Parallelisation with python multiprocessing

Hey everyone,

I have a case where I want to solve a PDE with many (hundreds or thousands) of parameter variations. In my case, I can’t use MPI to parallelise the evaluation (a longer story), so I thought of using the multiprocessing functionalities of python. The idea is to use a pool of processes where each process creates its own copy of the mesh, applies the parameters, defines the variational problem and solves it individually. In practice, this only works with some solvers though and I can’t explain why.

To give an example, I wrote this short script that reproduces the behaviour. It solves an elasticity problem and the modulus of elasticity is varied. The exact problem that is solved is irrelevant here (and actually the presented example evaluates pointless quantities).

from dolfin import *
import multiprocessing

import numpy as np

# bottom boundary for dirichlet bc
def bottom(x, on_boundary):
    return near(x[2],0) and on_boundary

# top boundary for dirichlet BC
def top(x, on_boundary):
    return near(x[2], 0) and on_boundary

# definitions of stress and strain
def eps(v):
    return sym(grad(v))

def sigma(v, mu, lmbda):
    return lmbda*tr(eps(v))*Identity(3) + 3*mu*eps(v)

def calc_disp(modulus):

    # create mesh of unit cube
    mesh = UnitCubeMesh(15,15,15)

    # define function spaces
    V = VectorFunctionSpace(mesh, "CG", 1)
    v = TestFunction(V)
    du = TrialFunction(V)
    u = Function(V)

    # Lamé constants
    nu = 0.33
    mu = modulus/(2*(1+nu))
    lmbda = modulus/((1-2*nu)*(1+nu))

    # variational problem
    psi = inner(sigma(du, mu, lmbda), eps(v)) * dx
    aM = lhs(psi)
    LM = rhs(psi)

    # BCs
    delta = 1e-1
    bcs = [DirichletBC(V, Constant((0.,0.,0.)), bottom),
            DirichletBC(V.sub(2), Constant(delta), top)]
    
    # solve the variational problem
    solve( aM == LM, u, bcs) # hangs
    # solve( aM == LM, u, bcs, solver_parameters={"linear_solver": "bicgstab"}) # doesn't hang

    # return the x-displacement at a top corner
    return u([1.,1.,1.])[0]

# starting a pool with nproc workers
nproc = 8
pool = multiprocessing.Pool(nproc)

# moduli to loop over
moduli = np.linspace(1,10,nproc*20)

# loop over all entries
pool.map(calc_disp, iter(moduli))

When I run this script, it starts working fine and solves a number of problems effortlessly. But then, it suddenly hangs. I can see with the ‘top’ command that there is no more CPU usage from these processes.
Interestingly, switching from the default solver to bicgstab (see the line that’s commented out in the script) solves this problem and the script runs through fine. I was also able to verify that if the processes start hanging, they hang indeed in the “solve” - line.
Also, the problem occurs only if the meshes are sufficiently large. If the mesh has a size of 5x5x5 instead of 15x15x15, there is no hanging.
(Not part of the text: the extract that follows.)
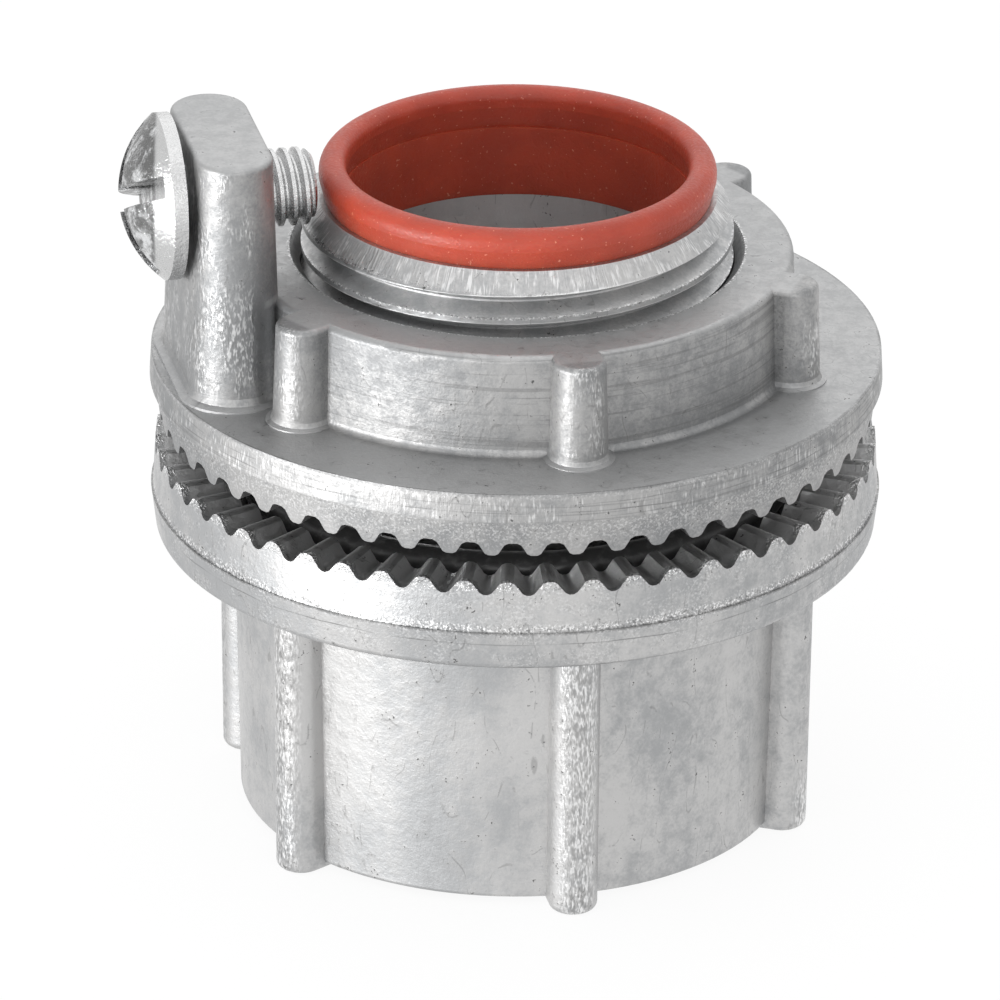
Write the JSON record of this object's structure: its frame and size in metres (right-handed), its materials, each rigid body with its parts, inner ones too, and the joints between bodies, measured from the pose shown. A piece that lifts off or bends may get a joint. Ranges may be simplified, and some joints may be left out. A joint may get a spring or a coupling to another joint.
{
  "type": "conduit hub",
  "caption": "Threaded conduit hub with a toothed flange, sealing ring, grounding locknut with a screw post, and a plastic-lined throat.",
  "frame": {"origin": "on the axis of the bore, at the foot of the body's ribs, which the hub stands on", "axes": "+Z along the bore from the conduit entry towards the nipple, -Y towards the viewer in the picture, +X to the right"},
  "size_m": [0.0471, 0.0454, 0.0472],
  "materials": {
    "zinc_casting": "satin die casting",
    "nut_casting": "satin die casting",
    "zinc_plate": "bright zinc plate",
    "red_plastic": "satin moulded plastic",
    "black_rubber": "smooth"
  },
  "bodies": {
    "hub": {"hub_body": "zinc_casting", "sealing_gasket": "black_rubber", "throat_liner": "red_plastic"},
    "nut": {"locknut": "nut_casting"},
    "screw": {"ground_screw": "zinc_plate"}
  },
  "joints": [
    {"name": "locknut_turn", "type": "hinge", "parent": "hub", "child": "nut", "pos_m": [0, 0, 0.03], "axis": [0, 0, 1], "range_deg": [-330, 2490]},
    {"name": "ground_screw_turn", "type": "hinge", "parent": "nut", "child": "screw", "pos_m": [-0.01953, -0.00433, 0.04205], "axis": [-0.9763, -0.2164, 0], "range_deg": [-220, 3670]}
  ]
}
For now, I can work with bicgstab. However, I’d be glad if anyone has an idea to avoid this behaviour with other solvers. I am aware that this is not quite the intended way to parallelise fenics, but it would be cool if something like this worked, especially if one has many parameter variations to go through.
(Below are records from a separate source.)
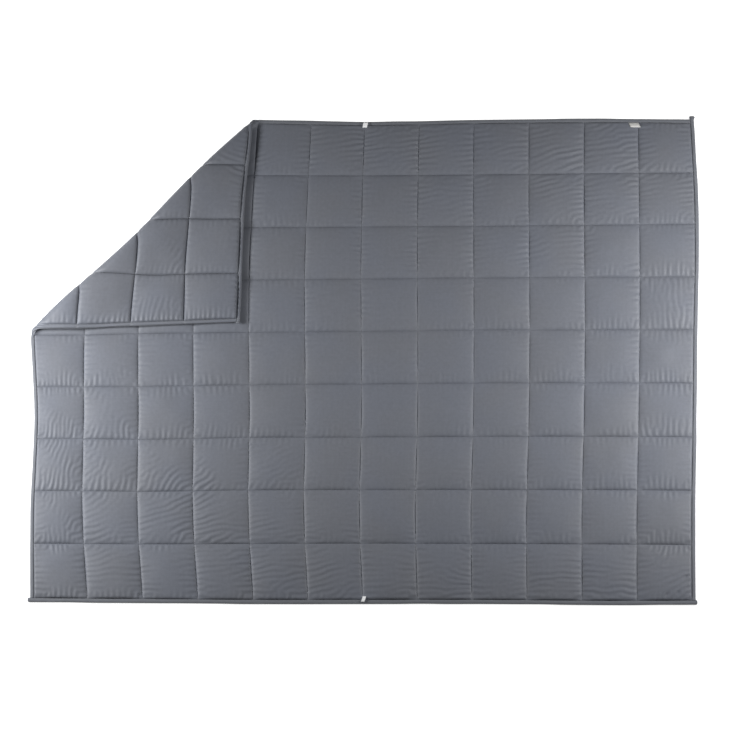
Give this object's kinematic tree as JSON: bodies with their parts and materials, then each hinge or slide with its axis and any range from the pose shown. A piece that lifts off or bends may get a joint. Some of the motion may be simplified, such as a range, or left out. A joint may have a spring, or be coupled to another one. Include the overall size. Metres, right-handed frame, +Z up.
{
  "type": "weighted blanket",
  "caption": "Quilted weighted blanket in square pockets, bound with tape at its edges, lying flat with one corner folded over.",
  "frame": {"origin": "middle of the blanket's bounding box, on the surface that it lies on", "axes": "+X along the blanket's length, +Y across its width towards the edge whose left end is folded over, +Z up out of the upper face"},
  "size_m": [2.0304, 1.5458, 0.0466],
  "materials": {
    "cover_cloth": "matt woven cotton, slate grey",
    "binding_tape": "matt woven tape, slate grey",
    "loop_tape": "white cotton twill tape",
    "label_tape": "blank off-white satin tape"
  },
  "bodies": {
    "root": {"quilted_body": "cover_cloth", "binding_top": "binding_tape", "binding_right": "binding_tape", "binding_bottom": "binding_tape", "binding_left": "binding_tape", "loop_top": "loop_tape", "loop_bottom": "loop_tape", "label": "label_tape"}
  },
  "joints": []
}
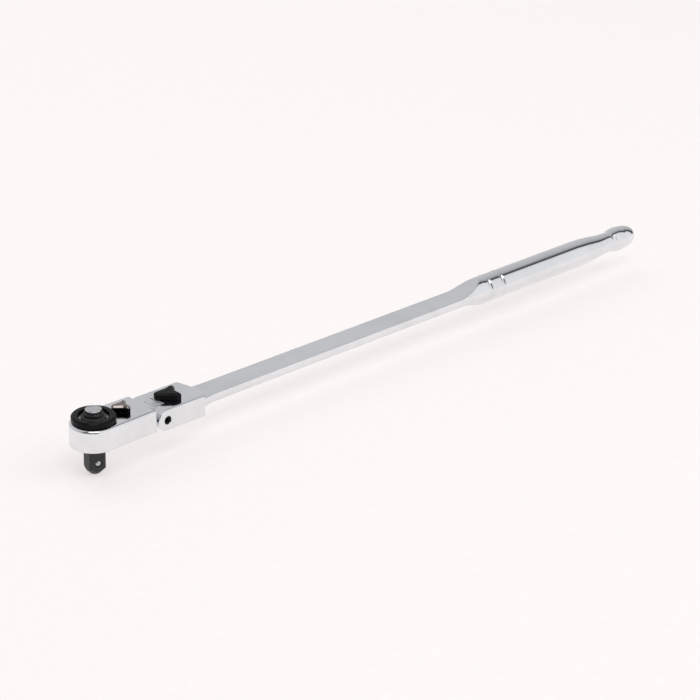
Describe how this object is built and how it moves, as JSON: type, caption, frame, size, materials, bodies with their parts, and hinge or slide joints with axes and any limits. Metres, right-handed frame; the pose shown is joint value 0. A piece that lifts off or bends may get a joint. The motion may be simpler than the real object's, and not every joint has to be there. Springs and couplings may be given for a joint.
{
  "type": "ratchet wrench",
  "caption": "Long-handled reversible socket ratchet with a locking flex head, a thumb ring, a reversing lever and a quick-release drive square.",
  "frame": {"origin": "on the drive axis, at the shoulder that a socket seats against", "axes": "+X along the handle towards the end of the grip; +Z along the drive axis towards the release button; the drive square points along -Z"},
  "size_m": [0.6049, 0.036, 0.05],
  "materials": {
    "chrome": "bright chrome plate over forged alloy steel",
    "black_ring": "smooth black e-coat on the thumb ring",
    "black_phosphate": "dark phosphate on hardened steel",
    "lever_nickel": "dark nickel plate",
    "lock_black": "satin black coated steel",
    "bright_steel": "ground and polished steel",
    "spring_steel": "spring steel, oiled",
    "seal_rubber": "black nitrile rubber",
    "collar_polymer": "black nylon bush"
  },
  "bodies": {
    "handle": {"handle": "chrome", "pivot_screw": "black_phosphate", "lock_spring": "spring_steel"},
    "lock_slide": {"lock_pawl": "black_phosphate"},
    "lock_lever": {"lock_lever": "lock_black"},
    "head": {"head": "chrome", "cover_plate": "black_phosphate", "cover_circlip": "spring_steel", "pawl_pin": "bright_steel", "lever_seal": "seal_rubber"},
    "pawl": {"pawl": "black_phosphate"},
    "lever": {"reverse_lever": "lever_nickel", "lever_clip": "spring_steel", "lever_plunger": "bright_steel", "lever_spring": "spring_steel"},
    "drive": {"drive_gear": "black_phosphate", "thumb_ring": "black_ring", "ring_clip": "spring_steel", "button_collar": "collar_polymer", "release_spring": "spring_steel"},
    "release": {"release_cap": "bright_steel", "release_rod": "bright_steel"},
    "ball": {"detent_ball": "bright_steel"}
  },
  "joints": [
    {"name": "flex", "type": "hinge", "parent": "handle", "child": "head", "pos_m": [0.0545, 0, 0.0112], "axis": [0, 1, 0], "range_deg": [-90, 60]},
    {"name": "lock_turn", "type": "hinge", "parent": "handle", "child": "lock_lever", "pos_m": [0.068, 0, 0.0195], "axis": [0, 0, 1], "range_deg": [0, 36]},
    {"name": "lock_draw", "type": "slide", "parent": "handle", "child": "lock_slide", "axis": [-1, 0, 0], "range_m": [0, 0.00211]},
    {"name": "reverse", "type": "hinge", "parent": "head", "child": "lever", "pos_m": [0.025, 0, 0.0225], "axis": [0, 0, 1], "range_deg": [0, 40]},
    {"name": "pawl_rock", "type": "hinge", "parent": "head", "child": "pawl", "pos_m": [0.0176, 0, 0.013], "axis": [0, 0, 1], "range_deg": [-8.01, 0]},
    {"name": "drive_spin", "type": "hinge", "parent": "head", "child": "drive", "pos_m": [0, 0, 0.011], "axis": [0, 0, 1], "continuous": true},
    {"name": "release_push", "type": "slide", "parent": "drive", "child": "release", "axis": [0, 0, -1], "range_m": [0, 0.0022], "stiffness_N_per_m": 1500, "springref_m": -0.001, "deforming": ["release_spring"]},
    {"name": "ball_draw", "type": "slide", "parent": "drive", "child": "ball", "axis": [0.2588, 0.9659, 0], "range_m": [0, 0.000901]}
  ],
  "couplings": [
    {"joint": "lock_draw", "follows": "lock_turn", "m_per_rad": 0.003342},
    {"joint": "pawl_rock", "follows": "reverse", "ratio": -0.2},
    {"joint": "ball_draw", "follows": "release_push", "ratio": 0.4091}
  ]
}
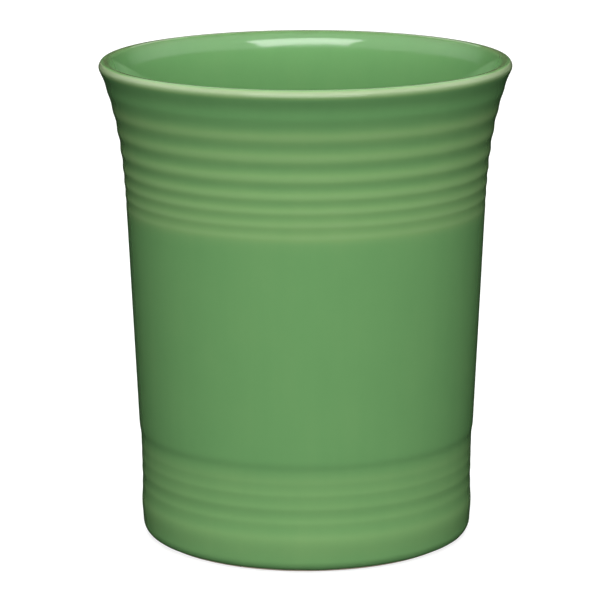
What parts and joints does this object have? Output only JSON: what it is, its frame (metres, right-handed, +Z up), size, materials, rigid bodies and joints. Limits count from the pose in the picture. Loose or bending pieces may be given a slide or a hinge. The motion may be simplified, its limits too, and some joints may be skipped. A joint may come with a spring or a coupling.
{
  "type": "brush pot",
  "caption": "Tall round ceramic pot with a flared rim, throwing rings near top and base, glossy green glaze and an unglazed foot ring, for standing brushes or pens in.",
  "frame": {"origin": "centre of the foot ring, on the surface the pot stands on", "axes": "+Z up along the pot's axis of turning, towards its mouth; X and Y are alike, because the pot is round"},
  "size_m": [0.1428, 0.1428, 0.168],
  "materials": {
    "fired_clay": "matte",
    "green_glaze": "gloss",
    "base_glaze": "gloss"
  },
  "bodies": {
    "root": {"clay_body": "fired_clay", "glaze_coat": "green_glaze", "base_glaze": "base_glaze"}
  },
  "joints": []
}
Thanks for your help in advance,
Andreas

Hey Andreas,

maybe in the cases where it doesn’t work an error occurs in one process (residual diverges, etc.). At least for MPI it can then happen, that the processes wait for the other ones to finish. When one process crashed they wait forever and you are basically in a deadlock situation (mpi4py.run — MPI for Python 3.1.3 documentation). Just an idea, haven’t tried your example though.

For what it’s worth, your example does not hang on the Debian build of dolfin with OpenBLAS installed to provide blas (also works with ATLAS). The example completes normally.

If the issue is not your BLAS implementation, then maybe the size dependence is a clue. Does your system have a “small” amount of RAM? Mine has 24Gb memory.

Hi, thanks for your answer. This could be a point, but I don’t think it’s the cause of the hanging here. The problem that is solved is very simple and converges effortlessly. In this case, with multiprocessing, the processes can go from problem to problem and there is no reason why one solve - call should wait for another one (at least intuitively, I don’t know much about the implementation). Anyway, thanks for your thoughts!

Hey, thanks a lot for trying this on your system. Regarding memory: initially, I tried it with the default docker container which (I think) got 2 GB - where it did not work. Increasing the memory for the docker container to 8 GB fixed the problem, so that could indeed have been the cause.
Also, I ran the example on our cluster where openblas is installed (8 GB RAM for the job) and it worked too.
All in all, I think that solves the issue for the moment.
If somebody has an explanation of why exactly the initial configuration results in hanging, I’d be interested in it. I think it could be some kind memory issue or something related to locks. Anyway, thanks a lot for your help!